森林資源を利用した「高濃度フルボ酸」による環境改善技術
防災対策を専門とする同社は1985年、21世紀に向けたビジョンとして「土と水と緑の技術で、世界人類に貢献する」を掲げた。同社の特許技術によって、廃棄物であった間伐材や松葉から高い純度と濃度を持った「フルボ酸」を抽出、製造でき、様々な自然再生事業に利用することが可能となった。生成されたフルボ酸(液体)は植物活性剤、土壌改良剤として、腐植(フューミン+フルボ酸、個体)は農地等の土壌改良材等に利用できる。すでにフルボ酸は津波被害地の除塩や公園や小学校などの芝生緑化で、腐植は農家で稲の倒伏率低下やホウレンソウの成長率向上などで活用され、成果が確認されている。また中国やパラグアイなど海外でも活用されている。この他、同社の技術で松原の保全や松葉を利用したフルボ酸のシャンプーの開発にも成功している。
「脱炭素化」 に向けた 「エネルギー自立建築」への取り組み
同社は国際企業イニシアティブ組織である「EP100」(エネルギー効率2倍)と「RE100」(再生可能エネルギー利用100%)に、建設・住宅業界の企業として世界で初めて加盟。18年3月には日本初となる太陽光発電システムと蓄電池を組み合わせた電力自立システムを導入した「大和ハウス佐賀ビル」での実証実験を開始した。同社はネット・ゼロ・エネルギー・ビル(ZEB)の先を見据えた「エネルギー自立建築」として、同ビルの効果検証を進め、その成果を同社施設へ水平展開するとともに、顧客に対する環境配慮型施設の提案・普及・加速に生かしていく。
ペットボトルの「ダイレクトリサイクル(FtoP)技術」の開発
同社は2011年、国内で初めて回収されたペットボトルを次のペットボトルの製造原料に使う「ボトル to ボトル(B to B)メカニカルリサイクルシステム技術」を構築したが、今回は回収したペットボトルを粉砕したフレークから直接プリフォーム(PF=ペットボトルを膨らませる前の段階)を成型する技術の開発に成功した。これにより、従来あった工程(ペレット化、結晶化、ペレット輸送、成型前のペレット乾燥)が不要となり、従来のB to B技術と比べて約25%のCO2排出量削減効果が見込まれる。すでにPFの品質安定性評価を終え、18年8月から商業生産を開始した。

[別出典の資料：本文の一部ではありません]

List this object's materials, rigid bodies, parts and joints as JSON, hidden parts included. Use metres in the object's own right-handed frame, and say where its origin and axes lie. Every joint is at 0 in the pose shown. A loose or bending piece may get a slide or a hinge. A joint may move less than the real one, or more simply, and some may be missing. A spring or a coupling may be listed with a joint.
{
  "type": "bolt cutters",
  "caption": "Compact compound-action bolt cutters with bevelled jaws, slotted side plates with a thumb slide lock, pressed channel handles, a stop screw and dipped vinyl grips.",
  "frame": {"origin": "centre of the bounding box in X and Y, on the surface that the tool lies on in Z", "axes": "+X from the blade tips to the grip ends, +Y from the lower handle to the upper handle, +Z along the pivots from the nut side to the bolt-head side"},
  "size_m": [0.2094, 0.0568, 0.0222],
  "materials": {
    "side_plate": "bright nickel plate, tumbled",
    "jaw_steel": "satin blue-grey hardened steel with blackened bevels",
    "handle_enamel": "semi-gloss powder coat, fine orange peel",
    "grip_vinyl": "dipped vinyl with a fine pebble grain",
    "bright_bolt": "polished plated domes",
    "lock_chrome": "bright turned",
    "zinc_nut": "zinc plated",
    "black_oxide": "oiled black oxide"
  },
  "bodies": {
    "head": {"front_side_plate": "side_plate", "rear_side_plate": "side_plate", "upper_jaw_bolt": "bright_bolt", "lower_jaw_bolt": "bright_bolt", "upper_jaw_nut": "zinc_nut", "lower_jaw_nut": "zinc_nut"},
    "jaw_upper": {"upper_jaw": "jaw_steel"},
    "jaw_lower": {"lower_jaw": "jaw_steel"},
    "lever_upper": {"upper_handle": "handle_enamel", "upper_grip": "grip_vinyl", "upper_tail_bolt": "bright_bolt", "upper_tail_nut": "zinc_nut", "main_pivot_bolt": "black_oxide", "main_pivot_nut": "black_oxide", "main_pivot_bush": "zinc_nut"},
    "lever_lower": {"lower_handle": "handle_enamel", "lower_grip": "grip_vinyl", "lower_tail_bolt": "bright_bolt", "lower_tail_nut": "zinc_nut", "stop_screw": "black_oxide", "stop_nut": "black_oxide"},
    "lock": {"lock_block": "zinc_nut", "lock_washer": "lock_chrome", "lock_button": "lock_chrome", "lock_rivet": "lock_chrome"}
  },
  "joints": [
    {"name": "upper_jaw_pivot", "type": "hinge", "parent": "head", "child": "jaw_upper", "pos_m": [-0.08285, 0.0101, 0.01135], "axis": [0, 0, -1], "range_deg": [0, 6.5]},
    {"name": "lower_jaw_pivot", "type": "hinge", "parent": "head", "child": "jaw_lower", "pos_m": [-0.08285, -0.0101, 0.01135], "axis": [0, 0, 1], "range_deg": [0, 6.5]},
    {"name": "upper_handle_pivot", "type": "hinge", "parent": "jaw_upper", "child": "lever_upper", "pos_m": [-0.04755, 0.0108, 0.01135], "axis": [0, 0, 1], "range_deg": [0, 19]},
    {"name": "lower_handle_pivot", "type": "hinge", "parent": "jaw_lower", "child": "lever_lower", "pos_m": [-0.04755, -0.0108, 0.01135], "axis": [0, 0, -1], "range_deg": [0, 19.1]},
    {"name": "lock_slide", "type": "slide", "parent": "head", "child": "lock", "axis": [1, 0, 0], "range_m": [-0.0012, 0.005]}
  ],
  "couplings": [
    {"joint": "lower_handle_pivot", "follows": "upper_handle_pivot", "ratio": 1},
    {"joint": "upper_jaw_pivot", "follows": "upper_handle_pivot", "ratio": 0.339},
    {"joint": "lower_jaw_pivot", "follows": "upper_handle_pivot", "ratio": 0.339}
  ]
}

風力発電などクリーンエネルギー供給への積極的な取り組み
同社は社会を支えるエネルギーを取り扱う企業として、消費者にクリーンなエネルギーを供給するために、事業活動とCSR活動の両面で地球環境保全に積極的に取り組んでいる。事業活動では風力発電(発電能力を現在の23万キロワットから2022年度までに40万キロワット、24年度に現在の倍増)を強化、CSR活動では「クリーン・キャンペーン」(FM放送と連携した山や海の清掃活動、01年から17年までで670 回実施、参加者数25万2394人)、「エコカード基金」(02年設置、カード会員と同社グループの寄付金で国内外の森林保全活動や農業支援等を行う)などを展開している。